When the view has been drunk in to sufficiency, return to the path and follow this across the top. A short digression, right, to the top of the Great Slab, visible from the path, is recommended, but otherwise, continue on, leaving Langdale behind, until the ground begins to fall away and descend on rough but negotiable ground to Ore Gap. This is a final chance to cut short the full route, if it is so desired, by descending on the right as far as the route from Angle Tarn to Esk Hause. Stronger walkers will reach this point an hour or more later.
Rather than retreat, ascend out of Ore Gap on an equally well-established path bound for Esk Pike. The way is of a similar degree of steepness and stiffness as the descent from Bowfell, and should be regarded as the last substantial test on the walk. There are no difficulties in route finding, though the path crosses the fell to the Eskdale side of the summit, which requires a brief diversion to attain.

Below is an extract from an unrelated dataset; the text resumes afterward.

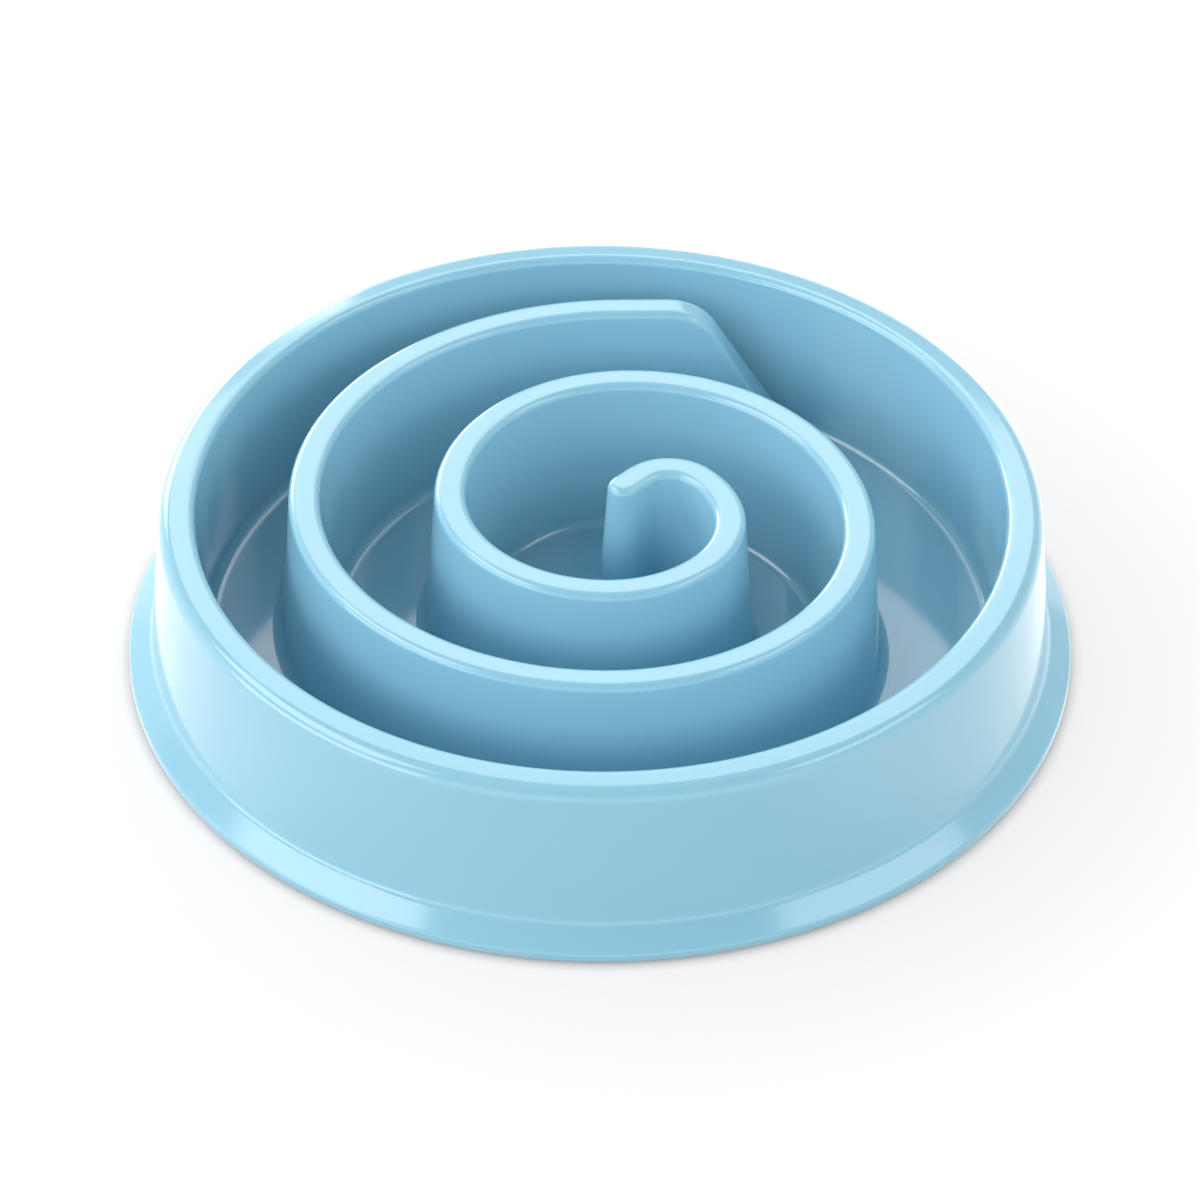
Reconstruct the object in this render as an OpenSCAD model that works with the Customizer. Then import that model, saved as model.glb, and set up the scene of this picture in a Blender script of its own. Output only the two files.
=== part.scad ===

Esk Pike from the descent from Esk Hause
From here it is easy to see your proximity to Esk Hause, and the foot of the Scafells. It would be sensible to turn back at this point, drop down to Ore Gap and gain the homeward path from there, because every step along the ridge takes you further away from Langdale and the car, but on a gloriously sunny afternoon, with Esk Hause so near, it will be a very disciplined walker indeed who can resist carrying on to the cairn at the top of the tilted plateau. And it can be done with little extra drain on energy which must, by now be starting to get depleted. Go forward, enjoy the walk to its utmost, including a couple of sections where the path follows shelves of rock, and come to the top of Esk Hause.
But don’t dawdle. The miles back are long and, if not overly taxing, should not be taken lightly. Descend to the wall-shelter on the lower, transverse path, enjoy the silhouette of the two Gables in the west, and turn east for Langdale. The descent to Angle Tarn crosses the fellside in a series of levels and drops. The path from Ore Gap is passed after the Tarn comes into sight, dark in its rocky bowl under the shadow of Bowfell, but light and cool once you wearily cross its outflow.
Descending towards Rossett Pike
What lies ahead is the most painful trial of the day. After reaching the final fell, after turning for home and after descending for so long, there is one final, cruel ascent of 300′, to escape Angle Tarn and come to the top of Rossett Gill. Those whose legs can stand even more ascent at this point can divert to the left on a narrow path that leads to the summit of Rossett Fell, but unless this is a once-in-a-lifetime visit, an unrepeatable peak-bagging opportunity, it is respectfully suggested that the fell is too far out of the class of the walking today as to be not worth the effort.
When I was last here, the uppermost section of Rossett Gill remained the torn and tattered remnant of the route that had made it a place to be avoided. No doubt that has now been corrected by the National Trust, and a well-laid highway is now underfoot. In case this should not be the case, descend cautiously, keeping the eyes peeled for a path angling away to the right, and when it appears, get on it straight away. This route follows the two easeful zigzags of the former Rossett Gill route, and have been so successfully restored that the fellside has long since recovered from the ugly scars of the impatient hordes who charged up any old way. If an easy life is sought, descend these without incident, cross the bridge at the foot of Stake Gill and followed the long, flat route through Mickleden, free from gradients, under a sun descending towards late afternoon, or even early evening.
If, however, you are an experienced walker, a better alternative is available, for which it will be necessary to have a copy of Wainwright’s Southern Fells (First Edition), open to Rossett Pike p3. This depicts the former pony-route of ancient times, which meandered in gentle gradients across the eastern flanks of the Gill, joining the main route only for the final section of the upper zigzag. According to Chris Jesty’s Second Edition, no traces of the path can now be found on the ground, which is an awful thing. However, for an experienced fellwalker, it should remain possible to follow the old route, and give yourself a more fitting finale to this already excellent day.
Those who set out to repeat this route should leave the upper zigzag where it doubles back on itself. Continue across the pathless fellside maintaining the same angle of descent as the relaid path. This is the key to tracing the pony route: a straight line will bring you within sight of a grassy tongue, dropping to the left. A tiny pool behind a natural weir stands above the tongue and, if your route has been sufficiently exact, it will take you across the weir, at which point start to curve down to the left. The old path, which was very intermittent when I walked it, headed down the centre of the tongue in patchy zigzags: emulate this until the gills at either side are starting to converge and get deeper, threatening to be difficult to cross if you go much further. before this, escape to the right onto the other side of the gill, and continue downwards. This should not be possible for too much longer, due to the increasingly steep banks of the gill, so break across the fellside and around, through scrubby gorse, to gain an easier route of descent as far as the intake wall, where it appears that the path persists.
A judgement must be made as to when to cross it and descend into the soft area of moraines below. Be warned that the ground is soft, and a certain amount of careful stepping will be needed to reach the Beck, let alone find a possible crossing place.
Once this is done, however, the Mickleden highway will not be far away and now it is only a matter of time and distance before the path narrows, crossing behind the Old Hotel. Gaps lead down into the car aprk where, if correctly judged, the car will be only a handful of paces away.
It will have been a day to place in the memories.
A beautiful walk, well described … thank you.
A day like that is almost impossible to describe badly. I wish I could repeat it.